Read it, but feel free to skim.



3 out of 5 stars OK   December 14, 2008
 1 out of 3 found this review helpful

This book brings attention to some of our biases and how it effects our decisions. For example given enough monkeys (trillions) on typewriters one would write the Iliad but don't except the next book to be the Odyssey. This applies to traders giving enough some will experience random success for several years until they blow up.

Bottom line don't take randomness for success.

I'm not sure if you need to read a whole book to get the point. Especially since it's hard to implement as a trading strategy. I forget the exact quote but the author says don't expect to read the art of war and become a great general don't read my book as a practical guide to trading.

What's to say that Talib's trading strategy is randomness and one day will blow up.



5 out of 5 stars Profound   December 6, 2008
 1 out of 5 found this review helpful

If you are able to put aside your conventional way of thinking you can understand Black Swans as presented by Taleb in this wonderful book.

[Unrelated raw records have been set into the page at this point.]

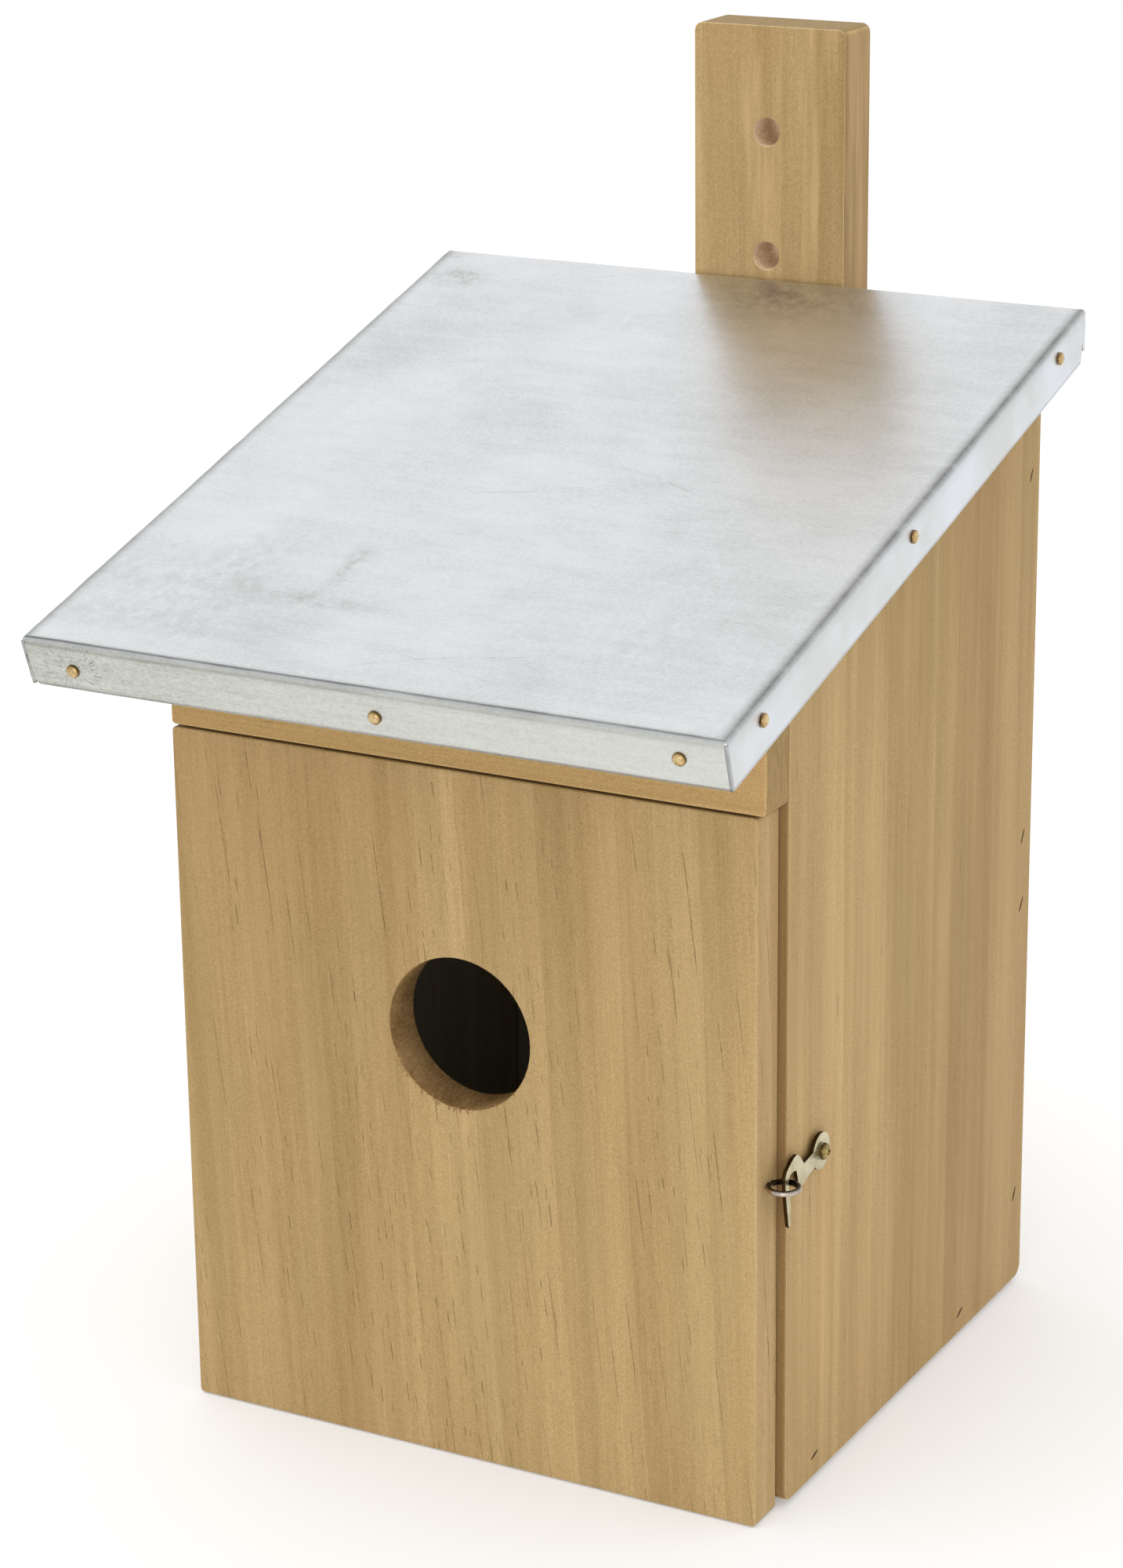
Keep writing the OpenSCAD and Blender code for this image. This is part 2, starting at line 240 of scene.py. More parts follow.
def pine(name, grain, seed, dash=0.0, lean=0.0, stain=(1, 1, 1), wear_and_edge_highlight=0.15, rings=0.03,
         rear_shade=0.0):
    """Stained pine. grain is the board's long direction, dash how many dark resin dashes it
    has, lean how far they run off the board's edge, wear_and_edge_highlight how worn the
    edges are and how strong the painted highlight along them is, rings how clear the growth
    rings are and rear_shade how much painted shade darkens the rear."""
    s = Shader(name)
    x, y, z = s.split(s.place())
    if grain == "X":
        x, z = z, x
    elif grain == "Y":
        y, z = z, y
    side = s.math("ADD", x, y)
    across = s.times_plus(z, lean, side)
    grown = s.join(s.times_plus(z, lean * 0.4, x), y, z)
    shift = (seed * 3.7, seed * 1.3, seed * 2.1)
    wave = s.cloud(grown, (12, 12, 3.0), shift)
    turned = s.times_plus(z, lean * 0.4, side)
    ring = s.math("FRACT", s.times_plus(
        turned, 57.0, s.times_plus(wave, 0.9, seed * 0.2)))
    clear = s.band(side, -0.10, -0.055, 0.25, 1.0)
    broad = s.cloud(grown, (40, 40, 4.0), shift)
    bands = s.cloud(grown, (300, 300, 3.0), shift, 3.0, 0.6)
    fibre = s.cloud(grown, (1900, 1900, 60), shift, 2.0, 0.6)
    sand = s.cloud(grown, (3500, 3500, 2500), shift, 2.0, 0.7)
    total = s.times(broad, 0.29)
    total = s.times_plus(bands, 0.19, total)
    total = s.times_plus(fibre, 0.11, total)
    total = s.times_plus(sand, 0.36, total)
    total = s.times_plus(s.times(ring, clear), rings, total)

    def stained(red, green, blue):
        return tone(red * stain[0], green * stain[1], blue * stain[2])

    colour = s.ramp(total, [
        (0.35, stained(154, 126, 78)), (0.49, stained(184, 155, 107)), (0.63, stained(212, 183, 134))
    ])
    hue = s.cloud(grown, (60, 60, 12), (seed, 5.0, 1.0))
    colour = s.mix(s.band(hue, 0.48, 0.72, 0.0, 0.22), colour, stained(198, 158, 112))
    colour = s.mix(s.band(hue, 0.5, 0.28, 0.0, 0.22), colour, stained(172, 154, 104))
    # The nest room is unstained
    colour = s.mix(s.attribute("inner"), colour, s.ramp(total, [
        (0.35, tone(152, 141, 116)), (0.49, tone(186, 175, 150)), (0.63, tone(214, 204, 180))
    ]))
    streak = resin_dashes(s, across, z, grown, shift, dash, seed)
    colour = s.mix(s.times(streak, 0.74), colour, stained(96, 72, 38))
    # Rubbing left paler streaks along the grain
    scuff = s.cloud(grown, (170, 170, 13), (seed, 2.0, 6.0), 3.0, 0.6)
    colour = s.mix(s.band(scuff, 0.5, 0.68, 0.0, wear_and_edge_highlight * 0.6), colour, stained(222, 190, 140))
    # Cut ends are a little darker; bevelled edges are paler, partly from wear and partly a painted
    # highlight
    end = s.attribute("end")
    pores = s.cloud(s.place(), (1500, 1500, 300), detail=3.0, roughness=0.7)
    end_colour = s.mix(s.band(pores, 0.3, 0.7), stained(146, 122, 80), stained(176, 150, 104))
    colour = s.mix(end, colour, end_colour)
    edge_wear_and_highlight = s.times(s.attribute("edge"), s.band(bands, 0.35, 0.6, wear_and_edge_highlight * 0.3, wear_and_edge_highlight))
    colour = s.mix(edge_wear_and_highlight, colour, stained(226, 202, 154))
    # Painted shade: faces in the dark slit beside the door, the batten's sides and, on the side
    # panels, the rear
    deep = stained(118, 84, 44)
    colour = s.mix(s.attribute("shade"), colour, deep)
    colour = s.mix(s.band(y, 0.0, 0.045, 0.0, rear_shade), colour, deep)
    s.set(Base_Color=colour, Roughness=s.band(total, 0.3, 0.7, 0.74, 0.6),
          Specular_IOR_Level=0.22)
    height = s.times_plus(fibre, 0.5, s.times(sand, 0.4))
    height = s.math("SUBTRACT", height, s.times(streak, 1.2))
    s.bump(height, 0.35, 0.00012)
    return s.material


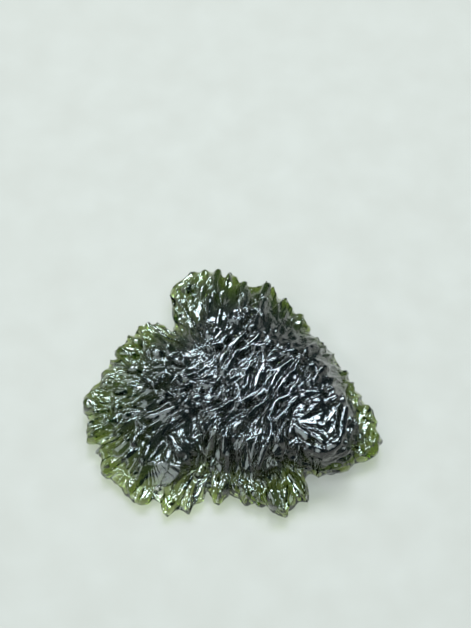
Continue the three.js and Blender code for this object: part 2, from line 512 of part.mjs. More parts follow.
// How far the troughs and crests move a point of the smooth form along its normal. They fade towards
// the rim, whose own outline has the scallops, and are missing from the chip's face.
function relief(point, { turn, fraction, above }) {
  let cup = 1;
  for (const { place, along, length, width } of SEEDS) {
    const dx = point.x - place.x;
    const dy = point.y - place.y;
    const dz = point.z - place.z;
    const run = dx * along.x + dy * along.y + dz * along.z;
    const square = (dx * dx + dy * dy + dz * dz - run * run) / width ** 2 + run * run / length ** 2;
    if (square < cup) cup = square;
  }
  let crest = 0;
  let depth = TROUGH_DEPTH;
  if (above) {
    depth *= 1 - calmShare(point.x, point.y);
    for (const { ax, ay, dx, dy } of CREST_PIECES) {
      const t = clamp01(((point.x - ax) * dx + (point.y - ay) * dy) / (dx * dx + dy * dy));
      const gap = Math.hypot(point.x - ax - t * dx, point.y - ay - t * dy);
      crest = Math.max(crest, 1 - (gap / CREST_WIDTH) ** 2);
    }
  }
  const kept = above ? 1 - chipShare(point.x, point.y, bearingOf(turn, fraction)) : 1;
  const fade = 1 - RIM_FADE * THREE.MathUtils.smoothstep(fraction, RIM_FADE_START, 1);
  return kept * fade * (CREST_HEIGHT * crest - depth * (1 - cup) * (1 - crest));
}

// One side of the coarse form, a pyramid on a base of as many corners as there are spokes, with each
// face divided into rings of small ones. Its corners come back as plain points.
function dividedSide(rings, above) {
  const corners = [0, 0, above ? 1 : -1];
  const faces = [];
  for (let i = 0; i < SPOKES; i++) {
    const angle = 2 * Math.PI * i / SPOKES;
    corners.push(Math.cos(angle), Math.sin(angle), 0);
    const here = 1 + i;
    const next = 1 + (i + 1) % SPOKES;
    if (above) faces.push(0, here, next);
    else faces.push(0, next, here);
  }
  const geometry = new THREE.PolyhedronGeometry(corners, faces, 1, rings - 1);
  const points = geometry.attributes.position;
  return Array.from({ length: points.count }, (_, i) => new THREE.Vector3().fromBufferAttribute(points, i));
}

// Point of the rim halfway between two neighbours, measured along the straight base of their face
function rimMiddle(b, c) {
  const sector = 2 * Math.PI / SPOKES;
  const angle = Math.atan2(b.y + c.y, b.x + c.x);
  const facing = (Math.floor(angle / sector) + 0.5) * sector;
  const outward = new THREE.Vector3(Math.cos(facing), Math.sin(facing), 0);
  const onBase = (point) => point.clone().divideScalar(point.dot(outward));
  return onBase(b).add(onBase(c)).normalize();
}

// Both sides joined. The upper side has twice as many points round the rim, so each face of the under
// side that has an edge on the rim is split in two at that edge's middle.
function dividedForm() {
  const onRim = (point) => Math.abs(point.z) < ROUNDING;
  const points = dividedSide(RINGS_ABOVE, true);
  const below = dividedSide(RINGS_BELOW, false);
  for (let i = 0; i < below.length; i += 3) {
    const face = below.slice(i, i + 3);
    const inner = face.findIndex((point) => !onRim(point));
    if (face.filter(onRim).length < 2) {
      points.push(...face);
      continue;
    }
    const [a, b, c] = [0, 1, 2].map((k) => face[(inner + k) % 3]);
    const middle = rimMiddle(b, c);
    points.push(a, b, middle, a, middle, c);
  }
  return mergeVertices(new THREE.BufferGeometry().setFromPoints(points), 10 * ROUNDING);
}

// Place on the map of a direction from the middle of the coarse form
function mapPlace(x, y, z) {
  const sector = 2 * Math.PI / SPOKES;
  let angle = Math.atan2(y, x);
  if (angle < -ROUNDING) angle += 2 * Math.PI;
  const spoke = Math.floor(angle / sector + ROUNDING);
  const rest = Math.max(0, angle - spoke * sector);
  const far = Math.sin(rest);
  const near = Math.max(0, Math.sin(sector - rest));
  const reach = Math.hypot(x, y) * (near + far) / Math.sin(sector);
  return {
    turn: (spoke + far / (near + far)) / SPOKES % 1,
    fraction: reach / (reach + Math.abs(z)),
    above: z > -ROUNDING,
  };
}

// The whole surface. What the bowl has below the ground is pressed flat onto it.
function stoneGeometry() {
  const geometry = dividedForm();
  const points = geometry.attributes.position;
  const places = [];
  for (let i = 0; i < points.count; i++) {
    const place = mapPlace(points.getX(i), points.getY(i), points.getZ(i));
    const point = mapPoint(place.turn, place.fraction, place.above);
    places.push(place);
    points.setXYZ(i, point.x, point.y, point.z);
  }
  geometry.computeVertexNormals();
  const normals = geometry.attributes.normal;
  const point = new THREE.Vector3();
  const normal = new THREE.Vector3();
  for (let i = 0; i < points.count; i++) {
    point.fromBufferAttribute(points, i);
    normal.fromBufferAttribute(normals, i);
    point.addScaledVector(normal, relief(point, places[i]));
    points.setXYZ(i, point.x - MIDDLE[0], point.y - MIDDLE[1], Math.max(0, point.z));
  }
  geometry.deleteAttribute('normal');
  return geometry;
}

const moldavite = new THREE.Mesh(stoneGeometry(), STONE);
moldavite.name = 'moldavite';

const part = new THREE.Group();
part.add(moldavite);

export default part;
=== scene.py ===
"""A moldavite, one piece of natural green glass, lying on a plain pale table.

The stone's finished surface is worked out on a flat map. Every point has a turn round the stone and a
fraction of the way from the middle to the rim, on the upper or the under side. The map gives the
smooth form, and the crests, troughs and pits that etching left are laid on it along its normals.
Plan places and depths are in millimetres, as the stone is measured, and become metres in the mesh.
"""

from __future__ import annotations

import logging
import math
from dataclasses import dataclass, field
from enum import Enum

import bpy
import numpy as np
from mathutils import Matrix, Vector


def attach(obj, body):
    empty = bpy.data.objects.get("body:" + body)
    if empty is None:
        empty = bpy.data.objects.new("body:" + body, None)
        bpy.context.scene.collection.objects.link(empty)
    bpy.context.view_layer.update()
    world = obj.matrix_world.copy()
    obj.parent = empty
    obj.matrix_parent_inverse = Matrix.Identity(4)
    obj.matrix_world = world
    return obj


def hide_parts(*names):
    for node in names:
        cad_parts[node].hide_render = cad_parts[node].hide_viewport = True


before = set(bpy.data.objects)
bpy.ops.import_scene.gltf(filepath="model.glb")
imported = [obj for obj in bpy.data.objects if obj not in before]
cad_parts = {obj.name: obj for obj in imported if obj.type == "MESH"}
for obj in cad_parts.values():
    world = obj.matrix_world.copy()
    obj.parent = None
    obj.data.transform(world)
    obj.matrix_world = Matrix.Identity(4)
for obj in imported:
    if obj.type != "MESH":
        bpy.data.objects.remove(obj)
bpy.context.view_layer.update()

LOG = logging.getLogger("moldavite")
MM = 0.001
FULL_TURN = 2 * math.pi
GOLDEN_TURN = (3 - math.sqrt(5)) / 2  # share of a turn between neighbouring seeds
SCATTER = (12.9898, 78.233, 43758.5453)  # pace of an index and of a draw in a sine, and its swing
LEAST_LENGTH = 1e-12
LEAST_WEIGHT = 1e-9

Rows = tuple[tuple[float, ...], ...]
Plan = tuple[float, float]
Colour = tuple[float, float, float]
Array = np.ndarray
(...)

5 out of 5 stars Clearly biased essay   December 2, 2008
 1 out of 8 found this review helpful

The book deserves attention, not necessarily for the qualities of the writer, but for introducing a biased opinion in the world that was supposed to pertain only to "un-opinionated" academics. Worth reading if you have an open mind, no matter of the direction chosen in career and life. It gives another type of perspective on improbability than the establishment.